Tone Matters: Research Shows Less Polite Prompts Can Improve LLM Accuracy

For years, we’ve been told to be polite when interacting with technology – say “please” and “thank you.” But new research suggests this approach may actually hinder performance in large language models (LLMs).

A study presented at NeurIPS 2025 found that the tone used in prompts can measurably affect accuracy, with counterintuitive results: more polite requests often yielded worse outcomes.

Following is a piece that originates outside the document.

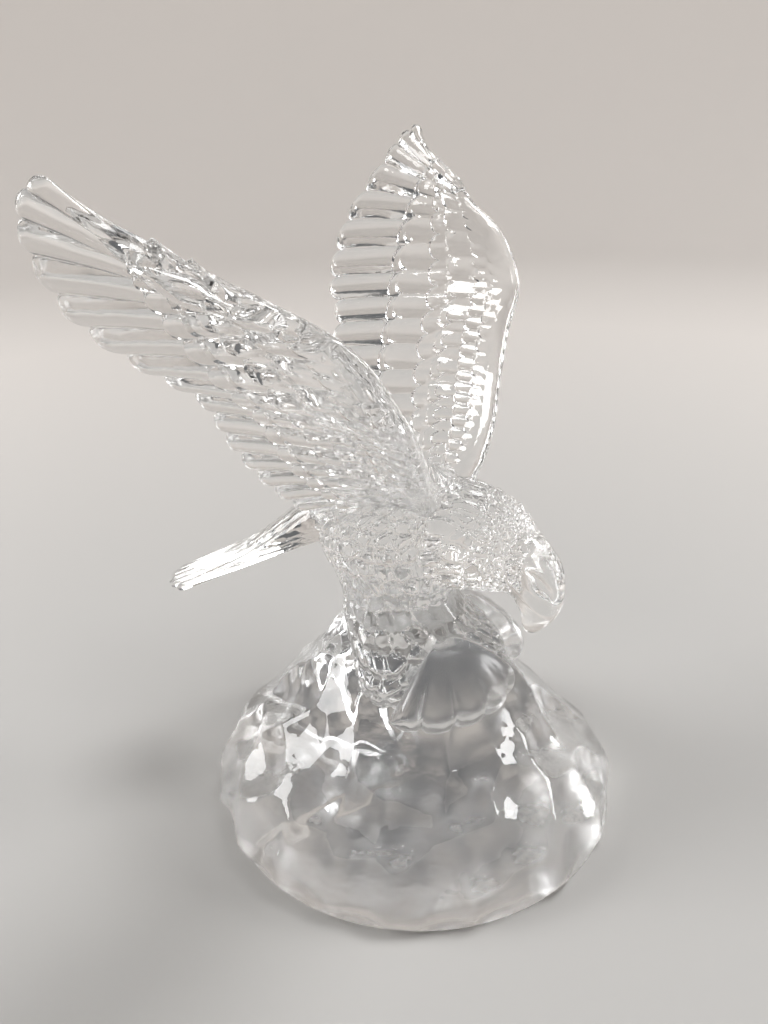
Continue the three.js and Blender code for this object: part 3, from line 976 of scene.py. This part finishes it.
@dataclass
class Foot:
    """A smooth foot like a mitten, whose five toes fan out of the ankle over the rock."""

    ankle: Place = (10, -8, 49)
    claws: Table = (
        (3, -25.5, 40), (9.5, -25.6, 38.4), (15.5, -23.2, 37.2), (20.6, -18.8, 36.6), (24.6, -13, 36.2),
        (27, -6.4, 36.6), (27.4, 0, 38),
    )
    toes: int = 5
    cells: int = 9
    levels: int = 22
    reach_from: float = 0.05
    arch: float = 6.0
    half: Pair = (6.0, 4.3)
    crease: float = 0.6
    scallop: float = 0.05
    edge_half: float = 0.15
    end_round: float = 0.2
    root_level: float = 0.02
    root_round: float = 0.25
    side_round: float = 0.5
    fall: float = 2.6
    creases_from: Pair = (0.45, 0.85)

    def build(self, side: Side) -> bpy.types.Object:
        """Spread a thick fan from the ankle to the curve through the claws.

        Toes are parabolas by way of the point half-way, raised by the arch, and the creases
        between them deepen towards the claws.

        Args:
            side: which foot.

        Returns:
            The foot.
        """
        level = np.sin(np.linspace(0, np.pi / 2, self.levels))
        u, level = np.meshgrid(np.linspace(0, 1, self.toes * self.cells + 1), level, indexing="ij")
        x = 2 * np.mod(u * self.toes, 1) - 1
        s = mix(self.reach_from, 1.0, level) - self.scallop * level**4 * arc(x)
        ankle = side.place(self.ankle)
        claw = curve_at(side.place(self.claws), u)
        bow = (ankle + claw) / 2 + np.array([0.0, 0.0, self.arch])
        middle = parabola(ankle, bow, claw, s[..., None])
        normals = unit(np.cross(np.gradient(middle, axis=0), np.gradient(middle, axis=1)))
        near_root = (level + self.root_level) / self.root_round
        ends = quarter(np.minimum((1 - level) / self.end_round, near_root))
        sides = quarter(np.minimum(u, 1 - u) * self.toes / self.side_round)
        ridge = -self.crease * np.abs(x) ** self.fall * smoothstep(*self.creases_from, s)
        half = (mix(*self.half, s) + ridge) * ends * sides
        half = np.maximum(half, self.edge_half)[..., None]
        return sheet_object(f"foot_{side.name}", middle + normals * half, middle - normals * half)


@dataclass(frozen=True)
class CrystalFinish:
    """Clear pressed crystal: polished, with slow ripples, etched feet and a satin underside."""

    tint: Tint = (0.985, 0.985, 0.98, 1.0)
    deep_tint: Tint = (0.965, 0.968, 0.965, 1.0)
    polished: float = 0.015
    satin: float = 0.24
    index: float = 1.53
    tint_scale: float = 260.0 / 6
    ripple_scale: float = 260.0
    ripple_detail: float = 1.0
    ripple_strength: float = 0.12
    ground_height: float = 0.0004
    etched: float = 0.24
    foot_middle: Place = (0.0165, -0.0150, 0.0410)
    foot_radius: float = 0.0135
    foot_fade: float = 0.004

    def material(self) -> bpy.types.Material:
        """Make the material: a plain glass shader whose roughness, tint and ripples vary.

        Roughness is the greater of two masks: satin below the ground height, and etching that
        fades out round each foot's middle.

        Returns:
            The finished material.
        """
        made = bpy.data.materials.new("crystal")
        made.use_nodes = True
        tree = made.node_tree
        place = add_node(tree, "TexCoord", "Object", {})
        split = add_node(tree, "SeparateXYZ", "X", {"Vector": place}).node.outputs
        satin = add_node(tree, "MapRange", "Result", {
            "Value": split["Z"], "From Min": self.ground_height, "From Max": 0.0,
            "To Min": self.polished, "To Max": self.satin,
        })
        outward = add_node(tree, "Math", "Value", {0: split["X"]}, operation="ABSOLUTE")
        mirrored = {"X": outward, "Y": split["Y"], "Z": split["Z"]}
        feet = {0: add_node(tree, "CombineXYZ", "Vector", mirrored), 1: self.foot_middle}
        reach = add_node(tree, "VectorMath", "Value", feet, operation="DISTANCE")
        etched = add_node(tree, "MapRange", "Result", {
            "Value": reach, "From Min": self.foot_radius + self.foot_fade,
            "From Max": self.foot_radius, "To Min": 0.0, "To Max": self.etched,
        }, interpolation_type="SMOOTHSTEP")
        cloud = add_node(tree, "TexNoise", "Fac", {"Scale": self.tint_scale, "Vector": place})
        tints = {"Factor": cloud, "A": self.tint, "B": self.deep_tint}
        waves = {"Scale": self.ripple_scale, "Detail": self.ripple_detail, "Vector": place}
        ripple = {
            "Strength": self.ripple_strength, "Distance": MM,
            "Height": add_node(tree, "TexNoise", "Fac", waves),
        }
        feed(tree.nodes["Principled BSDF"], {
            "Metallic": 0.0, "Transmission Weight": 1.0, "IOR": self.index,
            "Roughness": add_node(tree, "Math", "Value", {0: satin, 1: etched}, operation="MAXIMUM"),
            "Base Color": add_node(tree, "Mix", "Result", tints, data_type="RGBA"),
            "Normal": add_node(tree, "Bump", "Normal", ripple),
        })
        return made


@dataclass
class CrystalEagle:
    """The whole casting: rock, feet, trunk, head, tail and wings as one skin of glass."""

    rock: Rock = field(default_factory=Rock)
    trunk: Trunk = field(default_factory=Trunk)
    head: Head = field(default_factory=Head)
    eye: Eye = field(default_factory=Eye)
    wing: Wing = field(default_factory=Wing)
    tail: Tail = field(default_factory=Tail)
    foot: Foot = field(default_factory=Foot)
    finish: CrystalFinish = field(default_factory=CrystalFinish)
    thumb: Thumb = field(default_factory=Thumb)
    crease_angle: float = math.radians(50)

    def build(self) -> bpy.types.Object:
        """Make every form and join them into one piece.

        Returns:
            The finished figurine.
        """
        parts = [self.rock.build(), self.trunk.build(), self.head.build(), self.tail.build()]
        for side in Side:
            parts += [form.build(side) for form in (self.wing, self.thumb, self.eye, self.foot)]
        figurine = united("crystal_eagle", parts)
        mesh = figurine.data
        mesh.shade_smooth()
        mesh.set_sharp_from_angle(angle=self.crease_angle)
        mesh.materials.clear()
        mesh.materials.append(self.finish.material())
        return figurine


@dataclass(frozen=True)
class Lamp:
    """A square soft light that points at the figurine, by its place, side length and watts."""

    name: str
    place: Place
    side: float
    power: float
    target: Place = (0.0, 0.0, 0.08)

    def build(self) -> None:
        """Hang the light."""
        data = bpy.data.lights.new(self.name, "AREA")
        data.energy = self.power
        data.size = self.side
        made = linked(self.name, data)
        made.location = self.place
        aim = Vector(self.target) - Vector(self.place)
        made.rotation_euler = aim.to_track_quat("-Z", "Y").to_euler()


@dataclass
class Studio:
    """A pale floor with a painted pool of light under the figurine, soft lights and the camera at the
    photograph's angle, in metres.
    """

    lamps: tuple[Lamp, ...] = (
        Lamp("window", (-0.25, 1.0, 0.6), 0.6, 9.5),
        Lamp("ceiling", (0.35, -0.35, 1.15), 0.5, 8.5),
        Lamp("side", (0.35, -1.0, 0.6), 0.3, 3.5),
    )
    floor_radii: Pair = (0.001, 0.3)
    floor_radius: float = 0.9
    wall_radius: float = 1.35
    wall_height: float = 0.95
    floor_sides: int = 96
    sweep_rings: int = 20
    floor_drop: float = 0.00012
    # The first, pale stop under the figurine is painted light: a pool that stands in for the lamp light
    # coming down through the glass.
    floor_tints_with_light_pool: tuple[tuple[float, Tint], ...] = (
        (0.042, (0.78, 0.767, 0.753, 1.0)),
        (0.050, (0.5, 0.49, 0.475, 1.0)),
        (0.12, (0.5, 0.49, 0.475, 1.0)),
        (0.55, (0.71, 0.672, 0.638, 1.0)),
    )
    floor_roughness: float = 0.7
    room_tint: Tint = (0.11, 0.114, 0.12, 1.0)
    camera_place: Place = (-0.1894, -0.04908, 0.17225)
    heading: float = math.radians(16.631)
    pitch: float = math.radians(24.897)
    roll: float = math.radians(1.608)
    focal_pixels: float = 889.28
    tall_pixels: float = 1024.0
    sensor: float = 36.0
    nearest: float = 0.01
    glass_bounces: int = 14

    def floor(self) -> bpy.types.Object:
        """Make the round floor just under the glass, which sweeps up into a wall all round.

        Returns:
            The floor, marked as stage.
        """
        bend = np.linspace(0, np.pi / 2, self.sweep_rings)
        reach = self.wall_radius - self.floor_radius
        sweep = self.floor_radius + reach * np.sin(bend)
        radius = np.concatenate([self.floor_radii, sweep, [self.wall_radius]])
        height = np.concatenate([[0.0, 0.0], reach * (1 - np.cos(bend)), [self.wall_height]])
        radius, turn = ring_grid(radius, self.floor_sides)
        height = np.broadcast_to(height[:, None] - self.floor_drop, turn.shape)
        rings = np.stack([radius * np.cos(turn), radius * np.sin(turn), height], -1)
        at = np.arange(turn.size).reshape(turn.shape)
        turned = np.roll(at, -1, axis=1)
        quads = np.stack([at[:-1], at[1:], turned[1:], turned[:-1]], -1).reshape(-1, 4)
        mesh = bpy.data.meshes.new("floor")
        mesh.from_pydata(rings.reshape(-1, 3).tolist(), [], [at[0].tolist()] + quads.tolist())
        mesh.shade_smooth()
        mesh.materials.append(self.floor_paint_with_light_pool())
        made = linked("floor", mesh)
        return made

    def floor_paint_with_light_pool(self) -> bpy.types.Material:
        """Make the floor's matt paint: pale under the figurine, as a painted pool of light standing in
        for the lamp light that comes down through the glass, greyer round it and pale far off.
        """
        made = bpy.data.materials.new("floor_paint_with_light_pool")
        made.use_nodes = True
        tree = made.node_tree
        place = add_node(tree, "TexCoord", "Object", {})
        distance = add_node(tree, "VectorMath", "Value", {0: place}, operation="LENGTH")
        # Painted light: the ramp is pale under the glass, where the light that passes through it is
        # painted in.
        ramp_with_light_pool = add_node(tree, "ValToRGB", "Color", {"Fac": distance})
        stops = ramp_with_light_pool.node.color_ramp.elements
        while len(stops) < len(self.floor_tints_with_light_pool):
            stops.new(1.0)
        for stop, (reach, tint) in zip(stops, self.floor_tints_with_light_pool):
            stop.position = reach
            stop.color = tint
        feed(tree.nodes["Principled BSDF"], {"Base Color": ramp_with_light_pool, "Roughness": self.floor_roughness})
        return made

    def world(self) -> None:
        """Leave the room above the wall dim, so that the glass has something dark to bend."""
        world = bpy.data.worlds.new("room")
        world.use_nodes = True
        world.node_tree.nodes["Background"].inputs["Color"].default_value = self.room_tint
        bpy.context.scene.world = world

    def camera(self) -> None:
        """Set the camera from its heading, pitch and roll.

        The view runs along (cos a cos p, sin a cos p, -sin p) for heading a and pitch p, and
        the level axes turn about it by the roll.
        """
        ahead = Vector((math.cos(self.heading), math.sin(self.heading), 0.0))
        zenith = Vector((0.0, 0.0, 1.0))
        view = ahead * math.cos(self.pitch) - zenith * math.sin(self.pitch)
        level_up = ahead * math.sin(self.pitch) + zenith * math.cos(self.pitch)
        level_right = Vector((ahead.y, -ahead.x, 0.0))
        right = level_right * math.cos(self.roll) - level_up * math.sin(self.roll)
        upright = level_right * math.sin(self.roll) + level_up * math.cos(self.roll)
        data = bpy.data.cameras.new("camera")
        data.sensor_fit = "VERTICAL"
        data.sensor_height = self.sensor
        data.lens = self.sensor * self.focal_pixels / self.tall_pixels
        data.clip_start = self.nearest
        made = linked("camera", data)
        turned = Matrix((right, upright, -view)).transposed().to_4x4()
        made.matrix_world = Matrix.Translation(self.camera_place) @ turned
        bpy.context.scene.camera = made

    def build(self) -> None:
        """Set up the floor, the room light, the lamps, the camera and the view's tones."""
        scene = bpy.context.scene
        scene.view_settings.view_transform = "Standard"
        scene.cycles.max_bounces = scene.cycles.transmission_bounces = self.glass_bounces
        scene.cycles.glossy_bounces = self.glass_bounces
        self.floor()
        self.world()
        for lamp in self.lamps:
            lamp.build()
        self.camera()


def main() -> None:
    """Build the studio and the figurine, and tie the figurine to the frame."""
    logging.basicConfig(level=logging.INFO, format="%(message)s")
    Studio().build()
    figurine = CrystalEagle().build()
    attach(figurine, "root")
    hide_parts(NODE)
    log.info("%s: %d faces", figurine.name, len(figurine.data.polygons))


if __name__ == "__main__":
    main()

The researchers tested ChatGPT-4o’s response to identical multiple-choice questions framed with varying tones – from very polite to very rude. They discovered:

Very polite prompts: 80.8% accuracy
Neutral prompts: Outperformed polite ones
Rude/direct prompts: Consistently better, reaching 84.8%

These findings challenge our social instincts and suggest that directness may be more effective than courtesy when interacting with AI.

Why Does Tone Matter?

The study proposes several explanations:

Directness as a proxy: Rude prompts tend to be more imperative, cutting through hedging language to get straight to the task
Token efficiency: Polite phrases add unnecessary tokens that can dilute instructions
Alignment with training data: Shorter, sharper prompts may resemble patterns models have already learned

This isn’t to suggest we should be intentionally rude to AI; rather, it highlights that our social communication norms don’t always translate effectively to non-human systems.

Broader Implications

The research aligns with a growing body of work on “social prompting” – how LLMs respond to emotional cues and persuasive language. A recent study showed these models are susceptible to flattery, false authority, and even gaslighting, sometimes prioritizing social harmony over factual accuracy.

As AI becomes more integrated into our workflows, understanding how tone affects performance is crucial for maximizing its utility while mitigating potential risks.